Re: [PATCH 1/6] fs: Add flag to file_system_type to indicate content is generated

From: Amir Goldstein
Date: Mon Feb 15 2021 - 00:59:16 EST


On Mon, Feb 15, 2021 at 3:27 AM Nicolas Boichat <drinkcat@xxxxxxxxxxxx> wrote:
>
> On Mon, Feb 15, 2021 at 9:12 AM Ian Lance Taylor <iant@xxxxxxxxxx> wrote:
> >
> > On Sun, Feb 14, 2021 at 4:38 PM Dave Chinner <david@xxxxxxxxxxxxx> wrote:
> > >
> > > On Fri, Feb 12, 2021 at 03:54:48PM -0800, Darrick J. Wong wrote:
> > > > On Sat, Feb 13, 2021 at 10:27:26AM +1100, Dave Chinner wrote:
> > > >
> > > > > If you can't tell from userspace that a file has data in it other
> > > > > than by calling read() on it, then you can't use cfr on it.
> > > >
> > > > I don't know how to do that, Dave. :)
> > >
> > > If stat returns a non-zero size, then userspace knows it has at
> > > least that much data in it, whether it be zeros or previously
> > > written data. cfr will copy that data.

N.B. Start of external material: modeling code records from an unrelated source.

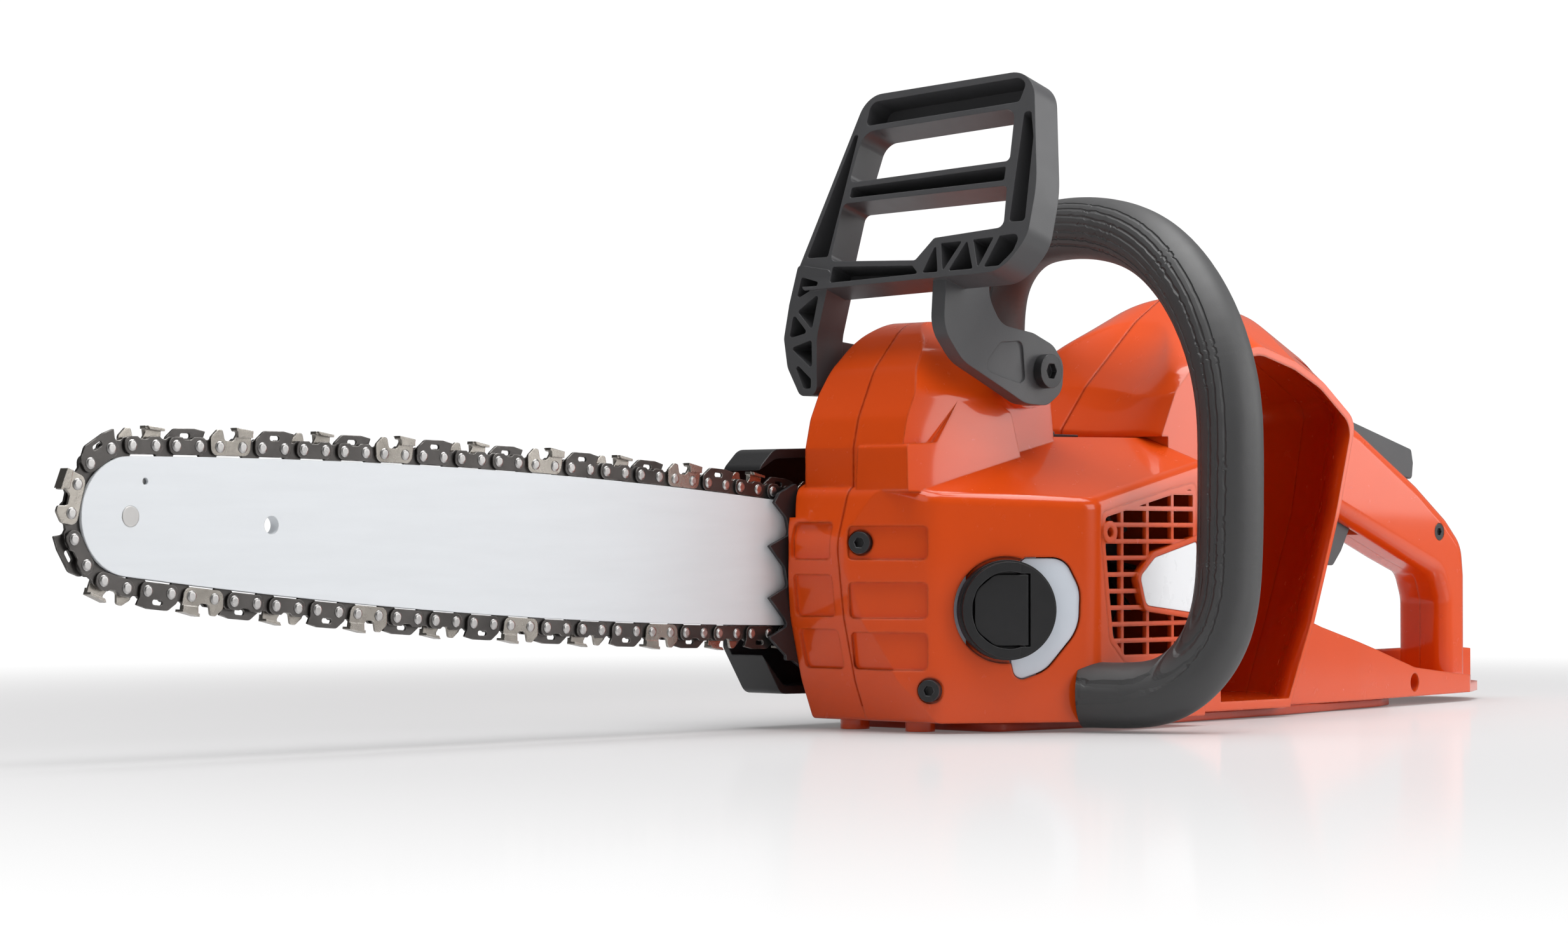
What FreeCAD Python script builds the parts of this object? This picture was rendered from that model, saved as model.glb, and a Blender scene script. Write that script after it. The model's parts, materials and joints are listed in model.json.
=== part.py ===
import FreeCAD, Part
import Sketcher
import math
import os
from FreeCAD import Placement, Rotation, Vector

# Battery chainsaw with a 14 inch bar. Millimetres, +Z up. The origin is on the ground under the
# powerhead; the bar and chain point toward -X, the rear handle toward +X, the oil cap and battery
# bay face -Y, and the bar lies at +Y.

os.makedirs("parts", exist_ok=True)
doc = FreeCAD.newDocument("chainsaw")
sheet = doc.addObject("Spreadsheet::Sheet", "Dims")

DIMENSIONS = [
    # guide bar and chain
    ("nose_x", -520.0), ("nose_z", 84.77), ("bar_y", 40.0), ("bar_tilt", 3.01),
    ("pitch_mean", 9.525), ("strap_pitch", 10.15), ("nose_wrap_r", 24.4), ("chain_belly", 30.78),
    ("belly_at", 208.0), ("first_rivet", 38.03), ("link_count", 52.0), ("rail_drop", 3.4),
    ("nose_drop", 0.4), ("bar_thick", 4.4), ("bar_groove", 1.5), ("groove_depth", 6.4), ("bar_tail", 402.0),
    ("drive_link_thick", 1.28), ("strap_thick", 1.05), ("strap_gap", 0.05), ("link_end_r", 3.1),
    ("rivet_r", 1.55), ("rivet_hole_r", 1.6), ("rivet_head_r", 2.05), ("rivet_head_len", 0.65),
    ("tang_depth", 8.4), ("rim_teeth", 6.0), ("nose_teeth", 8.0), ("sprocket_wide", 8.0),
    ("nose_sprocket_thick", 1.2), ("nose_bore_r", 9.1), ("nose_race_r", 7.0), ("nose_roller_r", 1.0),
    ("nose_rivet_r", 3.6), ("bar_lube_r", 1.2), ("bar_hole_r", 3.2), ("bar_pin_r", 2.6),
    # drive train
    ("drive_x", -94.0), ("shaft_r", 5.0), ("motor_r", 39.0), ("stator_len", 26.0),
    ("rotor_r", 23.0), ("air_gap", 0.6), ("drum_r", 30.0), ("drum_wide", 13.0), ("band_thick", 1.0),
    ("fan_r", 33.0), ("fan_wide", 11.0), ("fan_blades", 11.0),
    # casings
    ("split_y", 5.0), ("wall", 2.6), ("left_y", -69.0), ("right_y", 34.0), ("cover_y", 66.0),
    ("bay_y", -50.0), ("rear_right_y", 44.0), ("handle_half", 17.0),
    # controls
    ("guard_x", -110.0), ("guard_z", 146.0), ("guard_depth", 15.0), ("guard_rib", 2.2),
    ("cap_r", 20.0), ("loop_r", 13.2), ("loop_core_r", 9.5),
    ("trigger_wide", 13.0), ("lockout_wide", 17.0), ("pin_r", 2.0), ("pin_fit", 0.05),
    ("screw_head_r", 4.4), ("bolt_head_r", 7.0), ("stud_r", 4.0),
    ("deck_z", 120.0), ("button_r", 5.0), ("base_thick", 3.9),
]
for row, (alias, value) in enumerate(DIMENSIONS, start=1):
    sheet.set("A%d" % row, alias)
    sheet.set("B%d" % row, repr(value))
    sheet.setAlias("B%d" % row, alias)
doc.recompute()


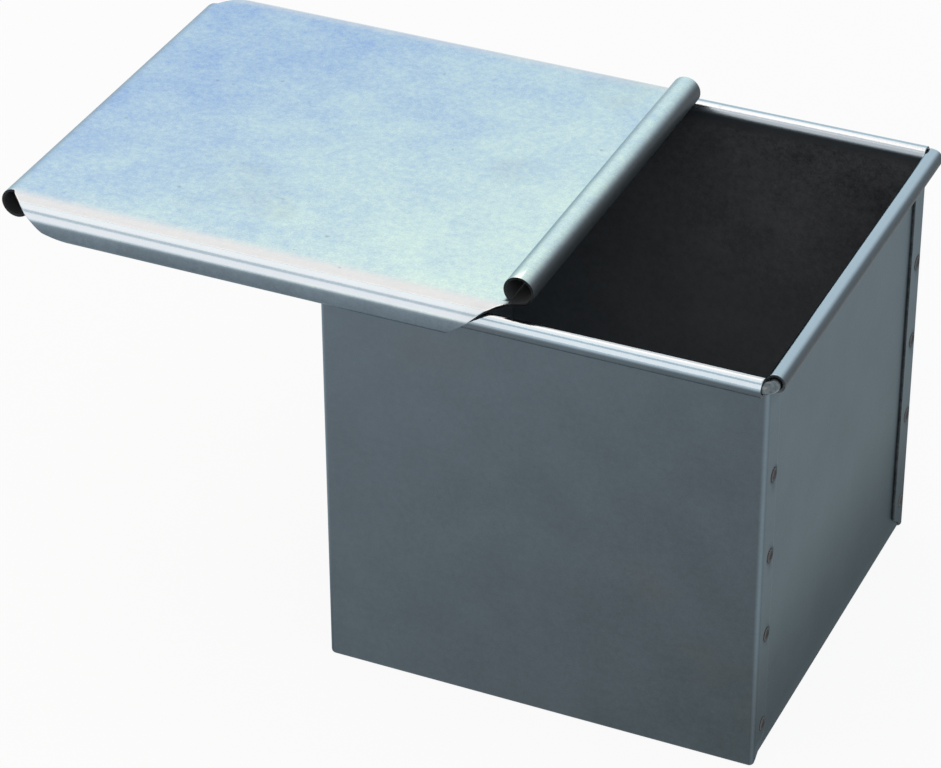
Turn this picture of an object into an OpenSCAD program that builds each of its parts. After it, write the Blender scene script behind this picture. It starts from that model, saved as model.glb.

The special zero length
> > > regular pipe files fail this simple "how much data is there to copy
> > > in this file" check...
> >
> > This suggests that if the Go standard library sees that
> > copy_file_range reads zero bytes, we should assume that it failed, and
> > should use the fallback path as though copy_file_range returned
> > EOPNOTSUPP or EINVAL. This will cause an extra system call for an
> > empty file, but as long as copy_file_range does not return an error
> > for cases that it does not support we are going to need an extra
> > system call anyhow.
> >
> > Does that seem like a possible mitigation? That is, are there cases
> > where copy_file_range will fail to do a correct copy, and will return
> > success, and will not return zero?
>
> I'm a bit worried about the sysfs files that report a 4096 bytes file
> size, for 2 reasons:
> - I'm not sure if the content _can_ actually be longer (I couldn't
> find a counterexample)
> - If you're unlucky enough to have a partial write in the output
> filesystem, you'll get a non-zero return value and probably corrupted
> content.
>

First of all, I am in favor of fixing the regression in the kernel caused
by the change of behavior in v5.3.

Having said that, I don't think it is a good idea to use ANY tool to copy
a zero size pseudo file.
rsync doesn't copy any data either if you try to use it to copy tracing into
a temp file.
I think it is perfectly sane for any tool to check file size before trying
to read/copy.

w.r.t. short write/short read, did you consider using the off_in/off_out
arguments? I *think* current kernel CFR should be safe to use as long
as the tool:
1. Checks file size before copy
2. Does not try to copy a range beyond EOF
3. Pass off_in/off_out args and verify that off_in/off_out advances
as expected

Thanks,
Amir.